In the beginning I had defined the script.m as a function, which lead to
invoking octave but not executing the script. Octave started but suddenly
it stopped before actually executing the script. This was fixed by
removing the function definition from the beginning of the m file. Then it
executed normally.

George

On Fri, May 8, 2009 02:16, Qianqian Fang wrote:
> thank you John, and also Michael's reply for using the -i option.
>
> I tried -i and my initial pipe read returned the "octave:1>" prompt,
> however, sending commands via my pascal function still failed to give me
> any more output to read.
>
> I am not sure I understood the the experiment outlined in your reply.

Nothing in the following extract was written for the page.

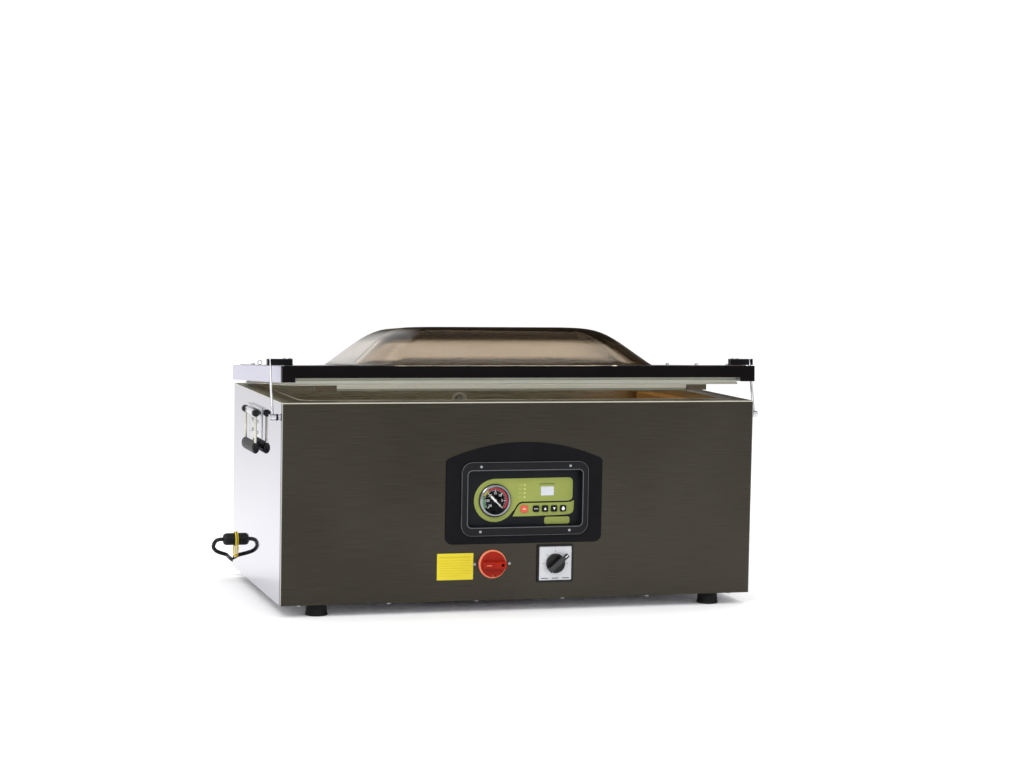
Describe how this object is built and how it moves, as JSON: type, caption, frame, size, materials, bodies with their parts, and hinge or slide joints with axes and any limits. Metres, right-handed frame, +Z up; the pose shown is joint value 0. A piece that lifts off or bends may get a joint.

> I ran the "octave --interactive < fifo > foo.out " command and it simply
> gave an empty foo.out file; I did not have chance to run the cat command
> from another term and octave already quit.
>
> In the past, I only got succeed using pipes to run a .m file from
> command line and retrieve the printed results, but that was a single
> execution; but now what I am trying to achieve is to interact with an
> persistent session (sort of like a GUI), I am not sure if this is indeed
> possible with pipe operations.
>
> I also found some possible issues on the pascal side, I posted it
> on the Lazarus forum and I will let you know if I get any useful feedback
> from there.
>
> Qianqian
>
>
>
> John W. Eaton wrote:
>
>> On  7-May-2009, Qianqian Fang wrote:
>>
>>
>> | What makes me curious is why my stdout reading did not give me the
>> | octave prompt, i.e. "octave:1>"? looks like once octave get started,
>> | it will start something else, which I can not access its stdout via
>> | octave's stdout.
>>
>>
>> No, I think Octave writes the prompt and most output to stdout.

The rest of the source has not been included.